Regarding "Test results show students' poor English skills" in the Aug. 2 edition, while it may seem a good thing that Japan's accountable authorities recognize the need to do something about Japanese students' English-speaking inability, perhaps they are the wrong people to succeed.
Those responsible have been promising to improve the lamentable state of conversation for decades and have made it their life's work to keep repeating the promises with little or no result, while getting paid handsomely for their failure. The biggest problem is that Japanese schools are more interested in suppressing expression than promoting it.
This is followed closely by their concept of what speaking means. According to Japan Times reporting, speaking is reduced to speaking on topics selected by examiners, and drills are favored over real-life spoken skills.
It seems the Japanese definition of speaking and that of the rest of the English-speaking world are as far apart as the North and South poles. When we speak, we most often talk about ourselves and listen to others talking about themselves in an attempt to interact, share, learn and develop.
The Japanese version of "communication" is to prescript everything according to the single correct version of language hard-wired into an examiner's head.

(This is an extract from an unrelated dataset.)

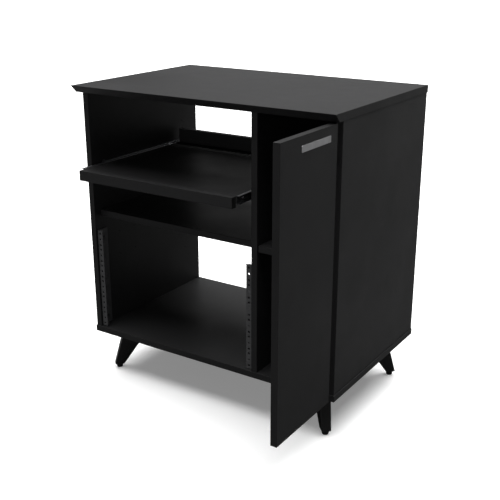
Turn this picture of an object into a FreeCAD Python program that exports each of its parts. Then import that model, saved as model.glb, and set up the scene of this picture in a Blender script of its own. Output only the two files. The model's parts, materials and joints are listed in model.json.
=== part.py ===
import FreeCAD, Part
import math
import os

# A studio desk cabinet with a pull-out keyboard tray on ball-bearing slides, an open
# 19-inch rack bay below it, and a tall side compartment behind a hinged door.
# Lengths are in millimetres. Inside this script x runs from the tabletop's left edge,
# y from the tabletop's front edge and z from the floor; save() moves every piece so
# that the row frame's origin is the centre of the bounding box's floor face.
# The pieces are drawn with the tray partly out and the door open a quarter turn.

V = FreeCAD.Vector
UP, ALONG_X, ALONG_Y = V(0, 0, 1), V(1, 0, 0), V(0, 1, 0)

# ---- driving dimensions ----
WIDTH, DEPTH, HEIGHT = 730.0, 484.0, 784.0
TOP, BOARD = 18.0, 16.0            # thickness of the tabletop and of every other board
SIDE_INSET = 2.0                   # side panels stand back from the tabletop's ends
FRONT = 37.0                       # front edges of the upright panels
BASE_FRONT = FRONT - SIDE_INSET    # the bottom panel stands proud by the same step
LEG = 115.0                        # height of the legs with their glides
BAY = 484.4                        # inner width of the tray and rack bay
SHELF_FRONT = 60.0                 # the rack bay's shelf is set back from the panels
SHELF_TOP = 455.0
EASE = 0.6                         # edge band radius

BASE_TOP = LEG + BOARD
TOP_UNDER = HEIGHT - TOP
LEFT_FACE = SIDE_INSET + BOARD     # inner face of the left side panel
DIVIDER = LEFT_FACE + BAY          # left face of the divider
CELL = DIVIDER + BOARD             # inner face of the divider in the side compartment
RIGHT_FACE = WIDTH - SIDE_INSET - BOARD

# ---- tray and slides ----
TRAY_OUT = 82.0                    # how far the tray is drawn out here
TRAY_TRAVEL = 280.0                # from closed to fully out
SLIDE_THICK, SLIDE_TALL, SLIDE_LONG = 12.7, 27.0, 400.0
SLIDE_FRONT = 76.0
SLIDE_MID = 570.0                  # height of the slides' centre line
SHEET = 1.2                        # sheet steel of the slides
TRAY_TOP = 579.0
TRAY_FRONT = SHELF_FRONT - TRAY_OUT
TRAY_LEFT, TRAY_RIGHT = LEFT_FACE + SLIDE_THICK, DIVIDER - SLIDE_THICK
TRAY_BACK = TRAY_FRONT + 423.5
FASCIA_TALL, RAIL_TALL = 26.0, 38.0
BALL, RACE = 1.2, 10.0             # ball radius, half height of the inner member
CAGE_LONG, CAGE_FRONT_OUT = 110.0, 81.0

# ---- rack ----
UNIT, UNITS, HOLE_SPAN, HOLE_PITCH = 44.45, 6, 465.1, 15.875
RACK_BOTTOM = BASE_TOP + 4.2         # bottom of the lowest unit
RACK_FRONT = 42.0

# ---- door and its two cup hinges, drawn closed and then swung open ----
DOOR_RIGHT, DOOR_WIDTH = 729.5, 227.0
DOOR_FACE = 18.0                   # outer face when closed
DOOR_BOTTOM, DOOR_TOP = 123.5, 763.5
DOOR_BACK = DOOR_FACE + BOARD
SWING = V(728.25, 15.75, 0)        # the quarter turn's resulting centre
CUP_X, CUP_R, CUP_DEEP = DOOR_RIGHT - 20.5, 17.5, 12.0
CUP_PIN = V(722.0, 31.0, 0)        # pin held in the cup, door closed
HINGE_HEIGHTS = {"lower": 213.5, "upper": 673.5}
REACH = 19.0                       # sets how far inside the arm's pin lies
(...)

Symptomatic of this is the Eiken oral test, which is little more than a script set in stone to confine communication to a predetermined version of language.
That is the antipathy of spoken communication.
Finally, the most insurmountable problem is the bureaucracy's belief in its sole right and power to handle all matters, even though they have proven time after time that they just aren't qualified to.
Expert educators are required at all levels, but instead Japan is flooded with unqualified cut-rate conversation teachers, hired by unscrupulous middle men (often in cahoots with the authorities themselves seeking to reduce costs) to maintain the status quo of zero spoken proficiency development at maximum administrative and entrepreneurial profit-taking.
The opinions expressed in this letter to the editor are the writer's own and do not necessarily reflect the policies of The Japan Times.